The result: Apollo could only honor about 45% of what investors wanted back, returning roughly $730 million on a prorated basis. The rest of those requests? Still stuck inside the fund.

The gating problem nobody wants to talk about

Apollo Debt Solutions BDC caps quarterly repurchases at 5% of outstanding shares, a limit spelled out clearly in its prospectus. When 11.2% of your shareholders want out simultaneously, that 5% cap transforms from a technicality into a very real problem. For every dollar investors tried to pull, they got back roughly 45 cents.

Apollo manages approximately $15 billion in assets through this vehicle, with some related vehicles pushing that figure closer to $25 billion. Apollo’s stock price dropped about 5% after the news broke.

An industry-wide reckoning

Apollo isn’t suffering alone. Industry-wide redemption requests from private credit funds exceeded $10 billion in the early months of 2026, forcing several managers to gate or limit withdrawals. BlackRock and Blue Owl have also reported heightened outflows from their private credit offerings.

The catalyst appears to be macro anxiety combined with sector-specific fear around the quality of underlying loans, particularly in the software sector. The concern is that AI disruption could impair the revenue streams of software companies that borrowed heavily during easier times.

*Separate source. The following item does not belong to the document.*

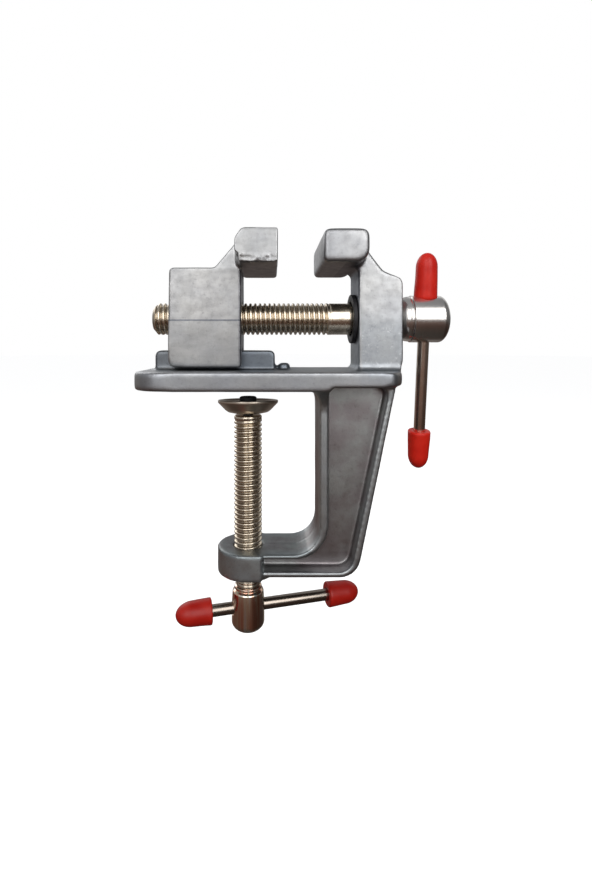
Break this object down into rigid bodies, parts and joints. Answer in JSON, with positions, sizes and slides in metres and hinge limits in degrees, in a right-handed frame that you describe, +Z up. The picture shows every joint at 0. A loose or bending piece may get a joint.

Apollo President Jim Zelter acknowledged the trend directly, indicating ongoing predictions of outflows from US private credit funds targeting wealthy individual investors as of May 2026. CEO Marc Rowan took a sharper tone, arguing that the standard 5% quarterly redemption threshold is essential and criticizing any lenders unable to meet even that baseline as unwise.

Apollo’s transparency gambit

In response to the turbulence, Apollo announced plans to introduce daily net asset value (NAV) valuations for its private credit funds by October 2026. This is a significant shift for a corner of finance that has historically priced assets on a quarterly or monthly basis, often using models rather than market transactions.